UMB must obtain two contractual promises from the “foreign person” (i.e., any non-U.S. corporation that is not a covered person): (1) the foreign person will not resell the data to a country of concern or covered person; and (2) the foreign person will report suspected violations.  DOJ has suggested some variation of this language below:

“U.S. person] provides [foreign person] with a non-transferable, revocable license to access the [data subject to the brokerage contract].  [Foreign person] is prohibited from engaging or attempting to engage in, or permitting others to engage or attempt to engage in the following:  (a) selling, licensing of access to, or other similar commercial transactions, [such as reselling, sub-licensing, leasing, or transferring in return for valuable consideration,] the [data subject to the brokerage contract] or any part thereof, to countries of concern or covered persons, as defined in 28 CFR part 202;  Where [foreign person] knows or suspects that a country of concern or covered person has gained access to [data subject to the brokerage contract] through a data brokerage transaction, [foreign person] will immediately inform [U.S. person].  Failure to comply with the above will constitute a breach of [data brokerage contract] and may constitute a violation of 28 CFR part 202.” 
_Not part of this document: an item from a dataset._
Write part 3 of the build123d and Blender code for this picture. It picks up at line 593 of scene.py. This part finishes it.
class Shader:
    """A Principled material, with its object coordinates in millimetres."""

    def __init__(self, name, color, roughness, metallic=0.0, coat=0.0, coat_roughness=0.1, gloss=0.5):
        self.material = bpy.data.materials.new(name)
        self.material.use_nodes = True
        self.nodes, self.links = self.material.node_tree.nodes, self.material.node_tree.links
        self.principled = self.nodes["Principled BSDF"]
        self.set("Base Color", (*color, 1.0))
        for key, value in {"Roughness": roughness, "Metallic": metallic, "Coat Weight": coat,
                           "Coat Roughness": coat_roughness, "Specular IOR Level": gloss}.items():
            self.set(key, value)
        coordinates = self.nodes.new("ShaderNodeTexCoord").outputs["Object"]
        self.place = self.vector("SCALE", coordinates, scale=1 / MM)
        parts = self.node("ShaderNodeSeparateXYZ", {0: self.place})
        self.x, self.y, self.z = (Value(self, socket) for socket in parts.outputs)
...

The above language is just an example.  UMB may craft language that satisfies the DSP’s requirements and that makes sense for the particular transaction and business operations. 

Potential Scenarios

With multisite clinical trials, UMB faculty and staff must carefully screen and control who is being granted access to bulk U.S. sensitive personal data and on what terms.  UMB should be cautious not to engage in any commercial transaction or fees to provide access to the data to a covered person.  Here is an example:

Example 1.  A U.S. organization maintains a database of bulk U.S. sensitive personal data and offers annual memberships for a fee that provide members a license to access that data. Providing an annual membership to a covered person that includes a license to access government-related data or bulk U.S. sensitive personal data would constitute prohibited data brokerage.
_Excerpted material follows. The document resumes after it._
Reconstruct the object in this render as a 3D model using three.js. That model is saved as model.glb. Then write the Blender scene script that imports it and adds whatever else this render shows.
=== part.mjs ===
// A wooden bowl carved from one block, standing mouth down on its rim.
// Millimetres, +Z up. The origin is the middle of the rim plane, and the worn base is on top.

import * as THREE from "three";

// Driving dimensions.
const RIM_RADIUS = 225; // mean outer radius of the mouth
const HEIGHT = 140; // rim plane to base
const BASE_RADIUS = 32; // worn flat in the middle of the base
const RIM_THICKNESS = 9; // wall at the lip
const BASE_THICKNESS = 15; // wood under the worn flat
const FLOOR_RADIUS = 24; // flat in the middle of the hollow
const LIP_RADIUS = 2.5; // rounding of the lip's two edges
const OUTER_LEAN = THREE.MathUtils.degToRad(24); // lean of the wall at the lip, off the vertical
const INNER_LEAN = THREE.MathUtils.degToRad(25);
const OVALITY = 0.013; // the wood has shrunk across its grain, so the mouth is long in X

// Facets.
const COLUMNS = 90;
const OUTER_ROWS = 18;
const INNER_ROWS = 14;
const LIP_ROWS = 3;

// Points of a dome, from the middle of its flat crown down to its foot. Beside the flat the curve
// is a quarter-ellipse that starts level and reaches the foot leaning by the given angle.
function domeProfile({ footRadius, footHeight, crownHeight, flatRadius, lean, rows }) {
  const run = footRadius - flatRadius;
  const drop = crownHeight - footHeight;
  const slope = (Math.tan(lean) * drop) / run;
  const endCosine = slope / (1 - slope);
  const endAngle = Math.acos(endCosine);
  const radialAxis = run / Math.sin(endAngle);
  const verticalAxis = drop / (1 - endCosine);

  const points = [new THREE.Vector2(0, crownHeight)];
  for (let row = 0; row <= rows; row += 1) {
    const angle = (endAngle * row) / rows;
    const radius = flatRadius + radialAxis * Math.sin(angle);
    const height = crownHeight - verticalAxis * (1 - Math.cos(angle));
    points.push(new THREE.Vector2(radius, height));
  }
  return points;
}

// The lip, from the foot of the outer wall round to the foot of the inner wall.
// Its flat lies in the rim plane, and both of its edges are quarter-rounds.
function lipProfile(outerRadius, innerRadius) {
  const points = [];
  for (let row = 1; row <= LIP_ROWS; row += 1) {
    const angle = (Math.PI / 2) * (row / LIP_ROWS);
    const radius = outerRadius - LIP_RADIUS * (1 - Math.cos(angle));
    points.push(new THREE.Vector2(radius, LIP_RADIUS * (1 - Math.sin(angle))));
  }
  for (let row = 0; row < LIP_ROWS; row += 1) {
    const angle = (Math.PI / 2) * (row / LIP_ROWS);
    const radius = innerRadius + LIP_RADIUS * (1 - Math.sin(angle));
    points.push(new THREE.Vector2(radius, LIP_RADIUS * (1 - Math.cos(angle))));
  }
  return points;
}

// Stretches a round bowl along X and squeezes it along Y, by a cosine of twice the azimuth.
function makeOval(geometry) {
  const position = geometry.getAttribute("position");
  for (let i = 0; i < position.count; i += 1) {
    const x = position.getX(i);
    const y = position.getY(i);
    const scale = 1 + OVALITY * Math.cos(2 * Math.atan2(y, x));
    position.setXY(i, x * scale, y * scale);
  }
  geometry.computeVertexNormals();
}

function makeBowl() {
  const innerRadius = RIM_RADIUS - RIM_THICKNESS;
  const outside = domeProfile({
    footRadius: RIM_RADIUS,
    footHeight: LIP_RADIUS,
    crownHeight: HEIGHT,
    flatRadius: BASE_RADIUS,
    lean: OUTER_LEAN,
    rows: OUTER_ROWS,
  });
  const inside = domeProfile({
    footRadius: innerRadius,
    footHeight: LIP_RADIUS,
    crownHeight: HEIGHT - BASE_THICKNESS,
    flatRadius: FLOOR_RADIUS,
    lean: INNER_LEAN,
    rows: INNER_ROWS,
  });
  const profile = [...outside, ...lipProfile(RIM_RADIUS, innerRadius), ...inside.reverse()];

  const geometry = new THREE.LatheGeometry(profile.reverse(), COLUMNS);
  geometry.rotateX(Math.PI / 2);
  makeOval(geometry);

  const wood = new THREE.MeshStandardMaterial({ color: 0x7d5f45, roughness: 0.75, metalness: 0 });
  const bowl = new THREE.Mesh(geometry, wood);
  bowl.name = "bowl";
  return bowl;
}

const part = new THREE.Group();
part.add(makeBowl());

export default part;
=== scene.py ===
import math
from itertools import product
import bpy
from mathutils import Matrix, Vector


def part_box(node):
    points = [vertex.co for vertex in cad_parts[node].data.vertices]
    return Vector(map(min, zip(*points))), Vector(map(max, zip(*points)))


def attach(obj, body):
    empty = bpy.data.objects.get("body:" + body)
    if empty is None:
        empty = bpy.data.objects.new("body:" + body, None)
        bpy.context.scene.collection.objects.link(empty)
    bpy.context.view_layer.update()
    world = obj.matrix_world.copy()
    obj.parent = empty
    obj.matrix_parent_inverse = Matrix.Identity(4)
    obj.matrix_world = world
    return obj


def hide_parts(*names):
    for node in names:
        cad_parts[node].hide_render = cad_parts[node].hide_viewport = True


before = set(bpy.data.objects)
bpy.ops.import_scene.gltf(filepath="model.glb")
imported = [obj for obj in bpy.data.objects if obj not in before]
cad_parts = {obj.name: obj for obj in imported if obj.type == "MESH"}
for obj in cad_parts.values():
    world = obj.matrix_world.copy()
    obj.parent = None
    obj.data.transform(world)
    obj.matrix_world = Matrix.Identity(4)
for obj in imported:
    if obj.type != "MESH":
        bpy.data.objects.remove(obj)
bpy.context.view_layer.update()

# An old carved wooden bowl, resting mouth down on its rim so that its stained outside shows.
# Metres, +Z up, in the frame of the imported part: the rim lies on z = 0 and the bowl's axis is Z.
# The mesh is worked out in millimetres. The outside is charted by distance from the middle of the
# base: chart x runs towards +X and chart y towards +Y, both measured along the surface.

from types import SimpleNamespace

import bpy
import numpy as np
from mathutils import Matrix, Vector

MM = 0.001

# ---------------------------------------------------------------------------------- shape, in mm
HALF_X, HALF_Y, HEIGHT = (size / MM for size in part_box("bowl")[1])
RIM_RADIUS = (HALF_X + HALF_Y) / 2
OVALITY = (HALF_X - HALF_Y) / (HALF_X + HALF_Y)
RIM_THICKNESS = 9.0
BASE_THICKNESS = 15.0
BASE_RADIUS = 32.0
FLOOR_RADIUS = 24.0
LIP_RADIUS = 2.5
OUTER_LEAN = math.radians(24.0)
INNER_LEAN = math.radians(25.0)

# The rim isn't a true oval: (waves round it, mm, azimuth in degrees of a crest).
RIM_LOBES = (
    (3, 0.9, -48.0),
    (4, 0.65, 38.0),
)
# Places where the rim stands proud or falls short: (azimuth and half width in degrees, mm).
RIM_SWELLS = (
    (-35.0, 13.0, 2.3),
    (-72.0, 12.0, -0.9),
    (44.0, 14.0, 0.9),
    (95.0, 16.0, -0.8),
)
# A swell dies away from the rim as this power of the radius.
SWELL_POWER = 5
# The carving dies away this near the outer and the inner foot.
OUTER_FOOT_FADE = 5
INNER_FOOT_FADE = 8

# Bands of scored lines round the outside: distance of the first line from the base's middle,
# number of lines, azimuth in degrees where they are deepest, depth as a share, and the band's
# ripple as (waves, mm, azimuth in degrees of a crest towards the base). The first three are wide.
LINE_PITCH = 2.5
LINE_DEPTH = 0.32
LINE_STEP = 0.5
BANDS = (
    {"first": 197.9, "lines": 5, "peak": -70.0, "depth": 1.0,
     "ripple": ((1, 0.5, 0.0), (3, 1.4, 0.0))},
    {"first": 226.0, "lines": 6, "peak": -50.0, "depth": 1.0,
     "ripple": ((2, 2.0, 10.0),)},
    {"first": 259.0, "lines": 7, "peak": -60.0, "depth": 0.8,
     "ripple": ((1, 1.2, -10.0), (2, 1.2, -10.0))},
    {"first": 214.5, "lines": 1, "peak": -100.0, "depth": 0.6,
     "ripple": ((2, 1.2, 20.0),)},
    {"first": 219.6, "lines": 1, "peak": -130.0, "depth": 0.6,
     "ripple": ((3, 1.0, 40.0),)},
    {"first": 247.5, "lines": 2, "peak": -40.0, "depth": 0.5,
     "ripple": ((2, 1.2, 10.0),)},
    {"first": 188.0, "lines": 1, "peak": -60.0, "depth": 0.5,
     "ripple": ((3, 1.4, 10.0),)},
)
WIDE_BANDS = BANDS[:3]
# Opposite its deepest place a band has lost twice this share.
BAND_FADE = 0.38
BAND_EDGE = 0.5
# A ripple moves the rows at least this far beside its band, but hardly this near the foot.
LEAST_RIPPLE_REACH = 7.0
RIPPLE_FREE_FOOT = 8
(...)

UMB faculty and staff should be particularly cautious before accepting a research grant from any university or corporation organized under the laws of a country of concern.  If the grant requires UMB researchers to share bulk U.S. sensitive personal data with a covered person, this would be a prohibited “data brokerage.”  Here is an example:

Example 1.  A U.S. researcher receives a grant from a university in a country of concern to study bulk personal health data and bulk human ‘omic data on U.S. persons. The grant directs the researcher to share the underlying bulk U.S. sensitive personal data with the country of concern 
university (a covered person). The transaction is a covered data transaction because it involves access by a covered person to bulk U.S. sensitive personal data and is data brokerage because it involves the transfer of bulk U.S. sensitive personal data to a covered person in return for a financial benefit.

Please note that other federal and state laws may be involved as well.  For example, participation in a “Malign Foreign Talent Recruitment Program” is barred by the John S. McCain National Defense Authorization Act, and it is strictly prohibited by UMB Policy III-11.00.  Available at: https://www.umaryland.edu/policies-and-procedures/library/academic-affairs/policies/iii--1100.php. For questions about this policy, please contact Sponsored Programs Administration (SPA) at spa@umaryland.edu.

It depends.   If UMB faculty are expected to share bulk U.S. sensitive personal data as part of the overseas presentation, then accepting honoraria, travel expenses, or reimbursement for expenses from a covered person could be considered prohibited “data brokerage” under the regulations.